If you or friends and family enjoy intermediate skiing and riding, or want to improve your skills from beginner status, then Bryce Resort in northern Virginia is an excellent crowd-beating option that you must check out -; only 90 miles from the Capital Beltway via I-66 and I-81. I took family members to Bryce on Super Bowl Sunday, February 6, 2011. It was a beautiful sunny day and unbelievably uncrowded. Is uncrowded a word? I’m not sure, but on the slopes of Bryce it is a way of life even on many weekends.

Hangover Trail. Photo provided by Jim Kenney.

I have skied Bryce on and off since the 1960s. It has eight trails, a 500-foot vertical drop, and two double chairs. What keeps bringing me back is that this ski hill is the absolute best close-in venue to take a group of learners and intermediates seeking elbow room on the slopes. The drive from the DC area is just a few minutes longer than “the busy places,” the prices are a little lower, and the crowds are way less. Plus, the mountain is extremely well run with a comprehensive, modern snowmaking system.

The terrain is most suitable for novices and intermediates, but a few of the runs have enough pitch to keep an advanced skier entertained as evidenced by Bryce’s highly regarded racing and teaching tradition. All these factors make for a superior experience for snowriders looking to work on their game or just chill on the slopes (no pun intended).

Bryce Resort has low crowds, great snowmaking, and beautiful Blue Ridge Mountain vistas. Photo provided by Jim Kenney.

Bryce survived the recent rains in good shape. Trail surfaces were soft, forgiving and fun. Sunday lift lines never exceeded five or ten PEOPLE! We took turns exploring each of eight distinctive runs. The novices in my group loved Red Eye which is the easiest route from the top as it sweeps around the looker’s left side of the ski layout. My favorite is the short, but steep and narrow Hangover trail.

Another trail with good continuous pitch is Bootlegger, which is often set up with gates for racing events. There is even one exceptionally wide trail called Locher Bowl, named after the family that has managed Bryce ski area for decades.

Super Bowl Sunday is known to be a good mid-winter day to visit US ski areas as many folks hunker down at home to watch the big game, but the private club/light-traffic atmosphere at Bryce is something else all together and characteristic of all my visits there in recent years. This mountain is most definitely open to the public and the resort’s infrastructure is well established with a lodge complex, rental equipment, and full service snowsports school.

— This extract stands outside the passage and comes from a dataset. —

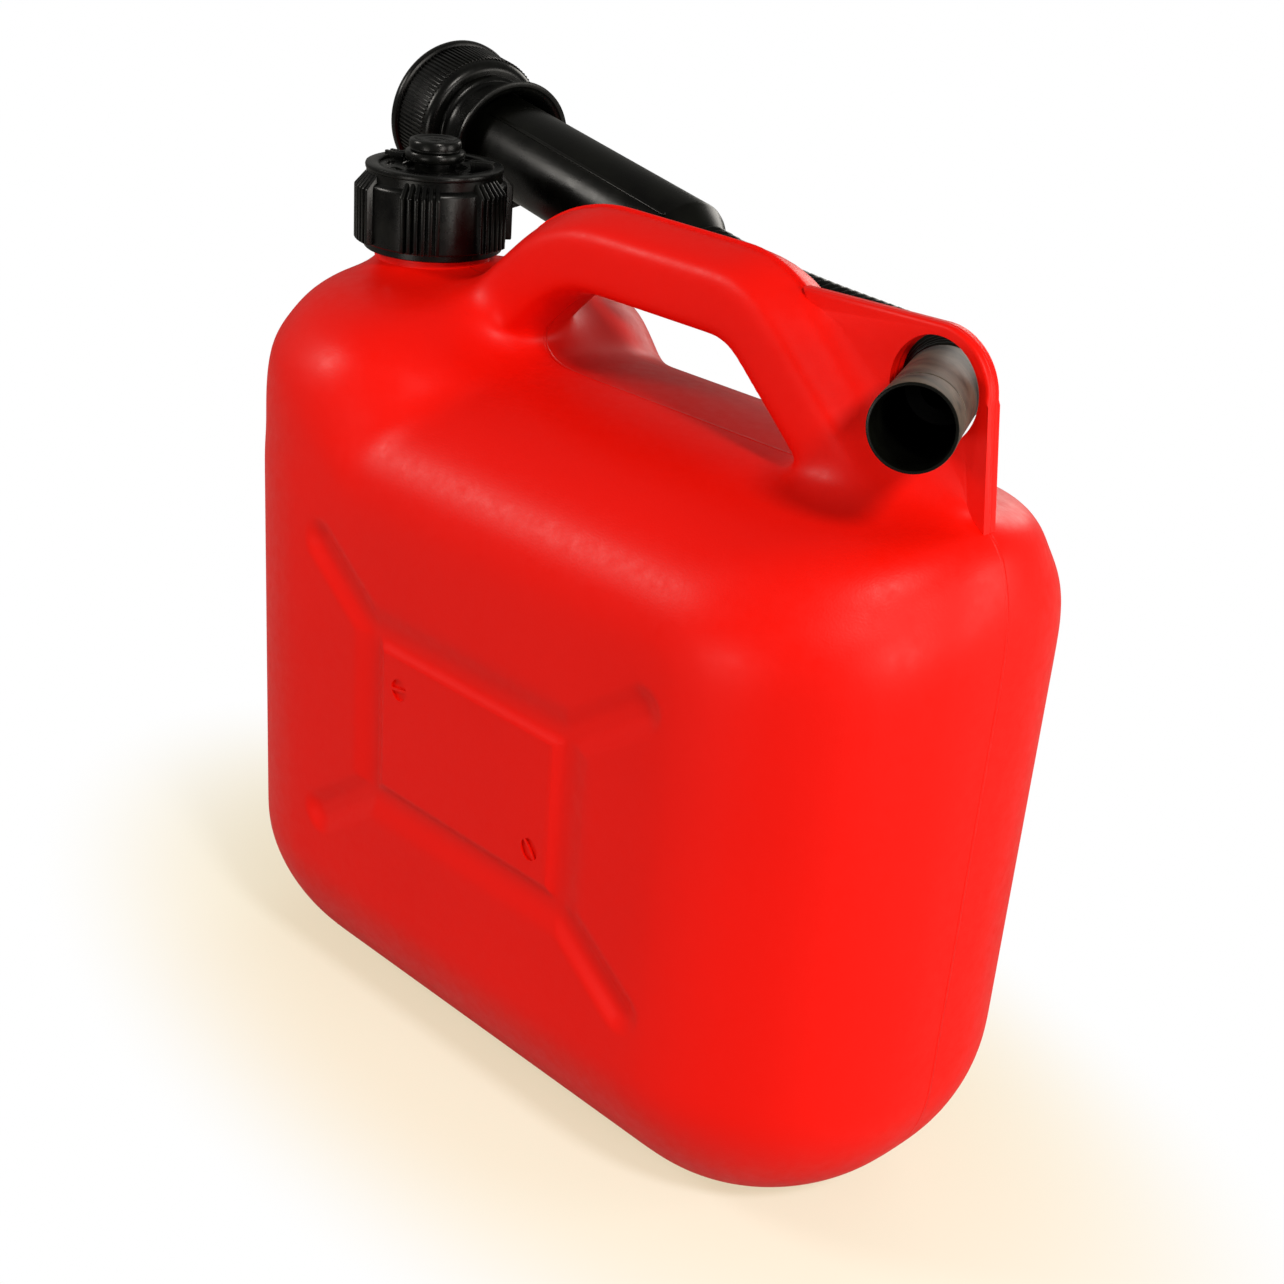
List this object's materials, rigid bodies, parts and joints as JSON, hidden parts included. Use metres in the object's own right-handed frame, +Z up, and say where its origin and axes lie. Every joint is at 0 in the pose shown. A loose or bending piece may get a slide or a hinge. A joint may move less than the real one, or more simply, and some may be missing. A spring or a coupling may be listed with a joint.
{
  "type": "plastic fuel canister",
  "caption": "Upright plastic fuel canister with arched handle, screw cap and a flexible pouring spout stored behind the handle in a fin.",
  "frame": {"origin": "middle of the flat base, on the surface the canister stands on", "axes": "+Z up; X along the canister's length, filler neck at -X and storage fin at +X; the stored spout lies on the +Y side and its tip points towards -Y"},
  "size_m": [0.2949, 0.1456, 0.2836],
  "materials": {
    "red_plastic": "satin red blow-moulded polyethylene with a fine grain",
    "black_cap_plastic": "semi-gloss black injection-moulded plastic",
    "black_spout_plastic": "semi-gloss black polyethylene, dusty at the tip",
    "grey_rubber": "matt grey sealing ring"
  },
  "bodies": {
    "canister": {"canister_body": "red_plastic"},
    "cap_seal": {"cap_gasket": "grey_rubber"},
    "cap": {"filler_cap": "black_cap_plastic"},
    "vent": {"vent_plug": "black_cap_plastic"},
    "spout": {"spout_adaptor": "black_cap_plastic", "spout_gasket": "grey_rubber", "spout_tube": "black_spout_plastic", "flex_hose": "black_spout_plastic", "spout_tip": "black_spout_plastic"},
    "nut": {"spout_nut": "black_cap_plastic"}
  },
  "joints": [
    {"name": "cap_lift", "type": "slide", "parent": "canister", "child": "cap_seal", "axis": [0, 0, 1], "range_m": [0, 0.0091]},
    {"name": "cap_turn", "type": "hinge", "parent": "cap_seal", "child": "cap", "pos_m": [-0.095, 0, 0.251], "axis": [0, 0, 1], "range_deg": [0, 720]},
    {"name": "vent_pull", "type": "slide", "parent": "cap", "child": "vent", "axis": [0, 0, 1], "range_m": [0, 0.004]},
    {"name": "spout_withdraw", "type": "slide", "parent": "canister", "child": "spout", "axis": [-0.4807, 0.8744, -0.0663], "range_m": [0, 0.06]},
    {"name": "nut_turn", "type": "hinge", "parent": "spout", "child": "nut", "pos_m": [-0.156, 0.0565, 0.2595], "axis": [0.9829, -0.1337, -0.1265], "continuous": true}
  ],
  "couplings": [
    {"joint": "cap_lift", "follows": "cap_turn", "m_per_rad": 0.0007162}
  ]
}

Practicing the Texas Tuck. Photo provided by Jim Kenney.

There is a very benign beginner area with three magic carpet lifts aimed at teaching young children. At the base there is also a popular tubing park. Somewhat unusual for the region, there is a runway just a few hundred yards from the slopes serving small private planes. We saw a number of them taking off during the day.

Bryce Resort offers many four-season attractions and has numerous nearby vacation rental properties that probably host more visitors in summer than winter. Next time you are wavering about whether to go skiing on a prime weekend because you don’t want to hassle with crowds, think Bryce. If your group includes novices and intermediates they’ll have a super time.

Cousins. Photo provided by Jim Kenney.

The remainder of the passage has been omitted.